Since 2021, The Advocates and its partners have submitted 45 reports on gender and the death penalty to the UN Committee on the Elimination of Discrimination Against Women. The 2025 resolution highlights the impact of this work by “noting the increasing attention paid to [the death penalty] in the most recent work of the Committee on the Elimination of Discrimination Against Women.”

Amy Bergquist, Associate Program Director for International Justice, who attended the Council’s informal consultations on the resolution in September, observes, “during discussions of this paragraph, Singapore pushed back, insisting that there was no evidence that the CEDAW Committee was paying ‘increasing attention’ to the death penalty.” In fact, the Committee had reviewed Singapore’s human rights record in 2024. Thanks in part to two reports from The Advocates and its Coalition partners the Anti Death Penalty Asia Network, the Capital Punishment Justice Project, and the Singapore-based Transformative Justice Collective, the Committee experts grilled Singapore’s delegation on the country’s death penalty practices and how they affect women.

“We had the receipts,” Bergquist added. “I reminded Council delegates that The Advocates had documented 14 times since 2024 when the Committee had raised death penalty issues with a country under review.”

The 2025 resolution also includes for the first time a paragraph “[e]xpressing concern at the specific type of discrimination affecting the sentencing of women and girls, and recalling the importance of their full, equal and meaningful access and participation in defense and their ability to seek legal redress in cases of the death penalty.” This language, in turn, arises out of the UN Secretary-General’s August 2025 report on the question of the death penalty, which relied heavily on several submissions from The Advocates and its partners. Recognizing that The Advocates and its Coalition colleagues often struggle to obtain accurate data about women sentenced to death, the resolution also calls on countries that retain the death penalty to publish complete information about their death penalty practices, “disaggregated by gender” and other factors.

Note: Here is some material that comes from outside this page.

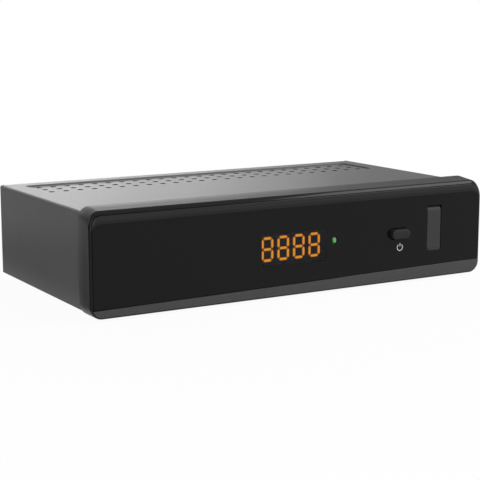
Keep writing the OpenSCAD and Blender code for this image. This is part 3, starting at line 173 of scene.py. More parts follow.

“Not just the final text of the resolution, but also the entire negotiation process, shows that we are influencing international human rights policy. Bolstered by our advocacy with the CEDAW Committee, the Committee has been leveraging the information in our reports to make hard-hitting recommendations to countries like Iran, Saudi Arabia, and Singapore, and the Secretary-General has used our reports to underscore the gender dimension of the death penalty. The resolution is concrete proof that we are making a difference,” concluded Bergquist.